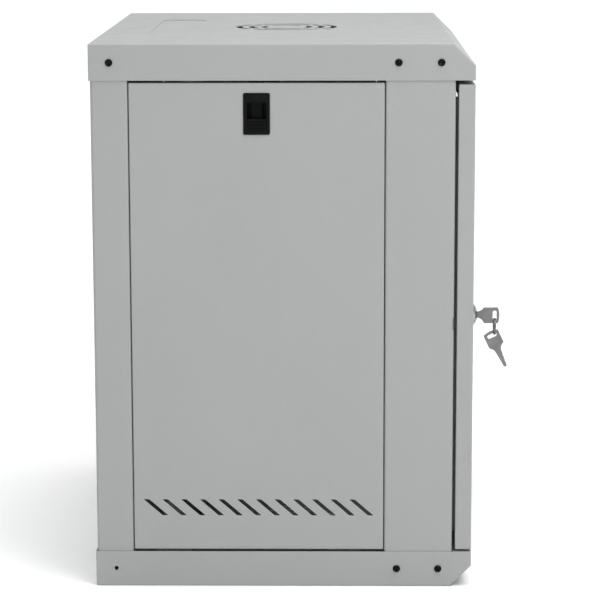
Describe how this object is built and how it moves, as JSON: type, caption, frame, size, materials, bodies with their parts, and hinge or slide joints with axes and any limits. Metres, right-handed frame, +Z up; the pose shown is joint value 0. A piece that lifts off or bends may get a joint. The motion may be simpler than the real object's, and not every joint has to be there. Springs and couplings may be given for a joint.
{
  "type": "network server rack cabinet",
  "caption": "Wall-mount steel cabinet for 19-inch network equipment, with a hinged glass door, lift-off side panels, sliding rack rails and a keyed lock.",
  "frame": {"origin": "middle of the underside of the bottom cover, on the surface that the cabinet stands on", "axes": "+Z up; -Y the front, where the door is; +X to the right of a person facing the door"},
  "size_m": [0.605, 0.485, 0.64],
  "materials": {
    "painted_steel": "fine-textured light grey powder coat",
    "rail_steel": "galvanised sheet",
    "zinc_plated_steel": "bright zinc plate",
    "blackened_steel": "black zinc",
    "spring_steel": "drawn wire",
    "black_plastic": "moulded, fine grain",
    "lock_chrome": "satin chrome",
    "plug_brass": "nickel-plated brass",
    "key_nickel": "nickel plate",
    "door_glass": "dark grey-tinted tempered glass",
    "black_rubber": "foam strip"
  },
  "bodies": {
    "cabinet": {"top_cover": "painted_steel", "bottom_cover": "painted_steel", "front_post_left": "painted_steel", "front_post_right": "painted_steel", "rear_post_left": "painted_steel", "rear_post_right": "painted_steel", "depth_rail_upper_left": "painted_steel", "depth_rail_upper_right": "painted_steel", "depth_rail_lower_left": "painted_steel", "depth_rail_lower_right": "painted_steel", "back_panel": "painted_steel", "top_cover_screws": "blackened_steel", "bottom_cover_screws": "blackened_steel", "rivet_nuts": "zinc_plated_steel", "back_panel_screws": "blackened_steel", "earth_stud": "zinc_plated_steel", "earth_nuts": "zinc_plated_steel", "hinge_pin_lower": "zinc_plated_steel", "hinge_washer": "zinc_plated_steel"},
    "door": {"door_frame": "painted_steel", "glass_gasket": "black_rubber", "door_glass": "door_glass", "glass_strip_left": "zinc_plated_steel", "glass_strip_right": "zinc_plated_steel", "glass_strip_top": "zinc_plated_steel", "glass_strip_bottom": "zinc_plated_steel", "strip_studs": "zinc_plated_steel", "strip_nuts": "zinc_plated_steel", "hinge_bracket_upper": "zinc_plated_steel", "hinge_spring": "spring_steel", "lock_housing": "lock_chrome", "lock_nut": "lock_chrome"},
    "hinge_pin": {"hinge_pin_upper": "zinc_plated_steel"},
    "lock_plug": {"lock_plug": "plug_brass", "lock_cam": "zinc_plated_steel", "cam_screw": "zinc_plated_steel"},
    "key": {"key": "key_nickel"},
    "key_ring": {"key_ring": "key_nickel"},
    "spare_key": {"spare_key": "key_nickel"},
    "side_panel_left": {"side_panel_left": "painted_steel", "latch_housing_left": "black_plastic", "latch_spring_left": "spring_steel"},
    "latch_left": {"latch_slider_left": "black_plastic"},
    "side_panel_right": {"side_panel_right": "painted_steel", "latch_housing_right": "black_plastic", "latch_spring_right": "spring_steel"},
    "latch_right": {"latch_slider_right": "black_plastic"},
    "rack_rail_front_left": {"rack_rail_front_left": "rail_steel", "rail_bolts_front_left": "zinc_plated_steel", "rail_nuts_front_left": "zinc_plated_steel"},
    "rack_rail_front_right": {"rack_rail_front_right": "rail_steel", "rail_bolts_front_right": "zinc_plated_steel", "rail_nuts_front_right": "zinc_plated_steel"},
    "rack_rail_rear_left": {"rack_rail_rear_left": "rail_steel", "rail_bolts_rear_left": "zinc_plated_steel", "rail_nuts_rear_left": "zinc_plated_steel"},
    "rack_rail_rear_right": {"rack_rail_rear_right": "rail_steel", "rail_bolts_rear_right": "zinc_plated_steel", "rail_nuts_rear_right": "zinc_plated_steel"}
  },
  "joints": [
    {"name": "door_hinge", "type": "hinge", "parent": "cabinet", "child": "door", "pos_m": [0.29, -0.212, 0.32], "axis": [0, 0, 1], "range_deg": [0, 180]},
    {"name": "hinge_pin_slide", "type": "slide", "parent": "door", "child": "hinge_pin", "axis": [0, 0, 1], "range_m": [-0.008, 0], "stiffness_N_per_m": 400, "springref_m": 0.01, "deforming": ["hinge_spring"]},
    {"name": "lock_turn", "type": "hinge", "parent": "door", "child": "lock_plug", "pos_m": [-0.258, -0.211, 0.319], "axis": [0, 1, 0], "range_deg": [0, 90]},
    {"name": "key_pull", "type": "slide", "parent": "lock_plug", "child": "key", "axis": [0, -1, 0], "range_m": [0, 0.028]},
    {"name": "ring_swing", "type": "hinge", "parent": "key", "child": "key_ring", "pos_m": [-0.258, -0.2487, 0.3141], "axis": [1, 0, 0], "range_deg": [-70, 20]},
    {"name": "spare_key_swing", "type": "hinge", "parent": "key_ring", "child": "spare_key", "pos_m": [-0.258, -0.2487, 0.2957], "axis": [1, 0, 0], "range_deg": [-60, 20]},
    {"name": "side_panel_tilt_left", "type": "hinge", "parent": "cabinet", "child": "side_panel_left", "pos_m": [-0.2986, 0.029, 0.0445], "axis": [0, -1, 0], "range_deg": [0, 25]},
    {"name": "latch_slide_left", "type": "slide", "parent": "side_panel_left", "child": "latch_left", "axis": [0, 0, 1], "range_m": [0, 0.006], "deforming": ["latch_spring_left"]},
    {"name": "side_panel_tilt_right", "type": "hinge", "parent": "cabinet", "child": "side_panel_right", "pos_m": [0.2986, 0.029, 0.0445], "axis": [0, 1, 0], "range_deg": [0, 25]},
    {"name": "latch_slide_right", "type": "slide", "parent": "side_panel_right", "child": "latch_right", "axis": [0, 0, 1], "range_m": [0, 0.006], "deforming": ["latch_spring_right"]},
    {"name": "rack_rail_slide_front_left", "type": "slide", "parent": "cabinet", "child": "rack_rail_front_left", "axis": [0, 1, 0], "range_m": [0, 0.07]},
    {"name": "rack_rail_slide_front_right", "type": "slide", "parent": "cabinet", "child": "rack_rail_front_right", "axis": [0, 1, 0], "range_m": [0, 0.07]},
    {"name": "rack_rail_slide_rear_left", "type": "slide", "parent": "cabinet", "child": "rack_rail_rear_left", "axis": [0, -1, 0], "range_m": [0, 0.07]},
    {"name": "rack_rail_slide_rear_right", "type": "slide", "parent": "cabinet", "child": "rack_rail_rear_right", "axis": [0, -1, 0], "range_m": [0, 0.07]}
  ]
}
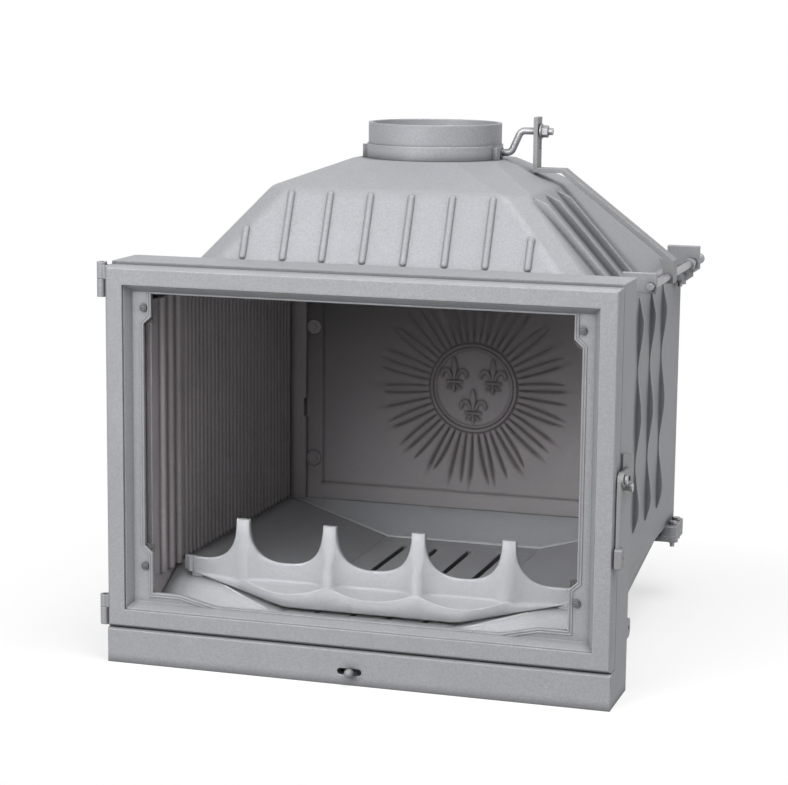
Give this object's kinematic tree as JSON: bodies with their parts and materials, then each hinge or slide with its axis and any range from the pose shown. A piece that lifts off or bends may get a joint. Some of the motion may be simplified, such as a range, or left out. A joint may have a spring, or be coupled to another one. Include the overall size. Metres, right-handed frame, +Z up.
{
  "type": "fireplace insert",
  "caption": "Cast iron fireplace insert with a glazed side-hinged door, fluted fire chamber, ribbed smoke dome, round flue collar and a rod-worked damper.",
  "frame": {"origin": "on the floor under the middle of the insert's bounding box", "axes": "+X to the right seen from the front, +Y to the back, +Z up; the door faces -Y"},
  "size_m": [0.729, 0.65, 0.738],
  "materials": {
    "outer": "satin sand-cast surface, light bluish grey",
    "inner": "matt sand-cast surface, darker grey",
    "steel": "satin steel",
    "fastener": "dark fasteners",
    "glass": "clear heat-proof pane",
    "seal": "woven fibre seal"
  },
  "bodies": {
    "body": {"front_frame": "outer", "plinth_panel": "outer", "slide_rails": "steel", "base_casting": "outer", "hearth_left": "inner", "hearth_right": "inner", "hearth_rear": "inner", "hearth_bridges": "inner", "grate_bearers": "inner", "side_casting_left": "outer", "side_casting_right": "outer", "side_liner_left": "inner", "side_liner_right": "inner", "back_casting": "outer", "fireback": "inner", "fireback_clips": "fastener", "corner_strip_left": "inner", "corner_strip_right": "inner", "baffle_plate": "inner", "dome": "outer", "flue_collar": "outer", "rod_guides": "steel", "tie_bolts": "fastener", "hinge_pins": "fastener", "keeper_plate": "steel", "keeper_bolt": "fastener"},
    "door": {"door_frame": "outer", "door_glass": "glass", "glass_gasket": "seal", "glass_clips": "steel", "glass_bolts": "fastener", "door_rope": "seal", "latch_pivot": "fastener"},
    "latch": {"latch_lever": "steel"},
    "damper": {"damper_flap": "steel", "damper_shaft": "steel", "crank_nut": "fastener"},
    "linkage": {"link_bar": "steel", "control_rod": "steel"},
    "shutter": {"air_slide": "steel"},
    "pan": {"ash_pan": "steel"},
    "grate": {"grate": "inner"},
    "retainer": {"log_retainer": "outer"}
  },
  "joints": [
    {"name": "door_hinge", "type": "hinge", "parent": "body", "child": "door", "pos_m": [-0.3575, -0.301, 0.3], "axis": [0, 0, -1], "range_deg": [0, 110]},
    {"name": "latch_swing", "type": "hinge", "parent": "door", "child": "latch", "pos_m": [0.355, -0.298, 0.302], "axis": [-1, 0, 0], "range_deg": [0, 15]},
    {"name": "damper_turn", "type": "hinge", "parent": "body", "child": "damper", "pos_m": [0, 0.056, 0.687], "axis": [1, 0, 0], "range_deg": [0, 60]},
    {"name": "link_slide", "type": "slide", "parent": "body", "child": "linkage", "axis": [0, -1, 0], "range_m": [0, 0.0282]},
    {"name": "shutter_slide", "type": "slide", "parent": "body", "child": "shutter", "axis": [1, 0, 0], "range_m": [-0.009, 0.009]},
    {"name": "pan_lift", "type": "slide", "parent": "body", "child": "pan", "axis": [0, 0, 1], "range_m": [0, 0.1]},
    {"name": "grate_lift", "type": "slide", "parent": "pan", "child": "grate", "axis": [0, 0, 1], "range_m": [0, 0.1]},
    {"name": "retainer_lift", "type": "slide", "parent": "grate", "child": "retainer", "axis": [0, 0, 1], "range_m": [0, 0.1]}
  ],
  "couplings": [
    {"joint": "link_slide", "follows": "damper_turn", "m_per_rad": 0.0268}
  ]
}
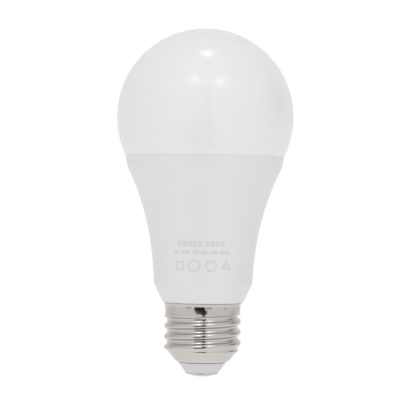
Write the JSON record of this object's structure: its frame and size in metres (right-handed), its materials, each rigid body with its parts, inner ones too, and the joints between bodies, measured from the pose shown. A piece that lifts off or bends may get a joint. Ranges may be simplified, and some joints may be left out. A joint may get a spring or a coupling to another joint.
{
  "type": "smart light bulb",
  "caption": "Screw-in smart LED bulb: milky globe on a flared white housing, Edison screw cap, with light board, driver and wireless module inside.",
  "frame": {"origin": "tip of the centre contact at the bottom of the screw cap, on the lamp axis", "axes": "+Z along the lamp axis from the contact to the top of the globe; the marked face of the housing looks along -Y; +X to its right"},
  "size_m": [0.06, 0.06, 0.1182],
  "materials": {
    "milky_plastic": "satin",
    "white_plastic": "satin",
    "silicone": "satin",
    "aluminium_cup": "satin",
    "heat_paste": "matte",
    "white_board": "satin",
    "warm_phosphor": "gloss",
    "cool_phosphor": "gloss",
    "colour_package": "gloss",
    "steel_screw": "satin",
    "ivory_plastic": "satin",
    "black_plastic": "satin",
    "tinned_pins": "satin",
    "green_board": "satin",
    "dark_board": "satin",
    "capacitor_sleeve": "gloss",
    "ferrite": "matte",
    "winding_tape": "gloss",
    "copper_wire": "gloss",
    "varistor_coat": "gloss",
    "chip_body": "matte",
    "chip_ceramic": "satin",
    "resistor_coat": "matte",
    "heat_shrink": "satin",
    "tinned_steel": "satin",
    "gold_trace": "satin",
    "lead_cover": "satin",
    "tinned_wire": "satin",
    "nickel_cap": "polished",
    "insulator_plastic": "satin",
    "contact_metal": "satin"
  },
  "bodies": {
    "root": {"diffuser": "milky_plastic", "adhesive_ring": "silicone", "housing": "white_plastic", "heat_sink_cup": "aluminium_cup", "thermal_paste": "heat_paste", "light_board": "white_board", "warm_white_leds": "warm_phosphor", "cool_white_leds": "cool_phosphor", "colour_leds": "colour_package", "light_board_screws": "steel_screw", "board_socket": "ivory_plastic", "board_header": "black_plastic", "header_pins": "tinned_pins", "driver_board": "green_board", "input_capacitor": "capacitor_sleeve", "output_capacitor": "capacitor_sleeve", "supply_capacitor": "capacitor_sleeve", "transformer_core": "ferrite", "transformer_winding": "winding_tape", "transformer_bobbin": "black_plastic", "filter_choke": "ferrite", "choke_winding": "copper_wire", "surge_varistor": "varistor_coat", "bridge_rectifier": "chip_body", "driver_chips": "chip_body", "power_diodes": "chip_body", "chip_resistors": "chip_ceramic", "fuse_resistor": "resistor_coat", "fuse_sleeve": "heat_shrink", "wireless_board": "dark_board", "wireless_shield": "tinned_steel", "wireless_pins": "tinned_pins", "antenna_trace": "gold_trace", "live_lead": "lead_cover", "neutral_lead": "tinned_wire", "screw_shell": "nickel_cap", "cap_insulator": "insulator_plastic", "centre_contact": "contact_metal"}
  },
  "joints": []
}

Objective: Scan the records above for the string "this", then select every line that holds it.

Full output:
Describe how this object is built and how it moves, as JSON: type, caption, frame, size, materials, bodies with their parts, and hinge or slide joints with axes and any limits. Metres, right-handed frame, +Z up; the pose shown is joint value 0. A piece that lifts off or bends may get a joint. The motion may be simpler than the real object's, and not every joint has to be there. Springs and couplings may be given for a joint.
Give this object's kinematic tree as JSON: bodies with their parts and materials, then each hinge or slide with its axis and any range from the pose shown. A piece that lifts off or bends may get a joint. Some of the motion may be simplified, such as a range, or left out. A joint may have a spring, or be coupled to another one. Include the overall size. Metres, right-handed frame, +Z up.
Write the JSON record of this object's structure: its frame and size in metres (right-handed), its materials, each rigid body with its parts, inner ones too, and the joints between bodies, measured from the pose shown. A piece that lifts off or bends may get a joint. Ranges may be simplified, and some joints may be left out. A joint may get a spring or a coupling to another joint.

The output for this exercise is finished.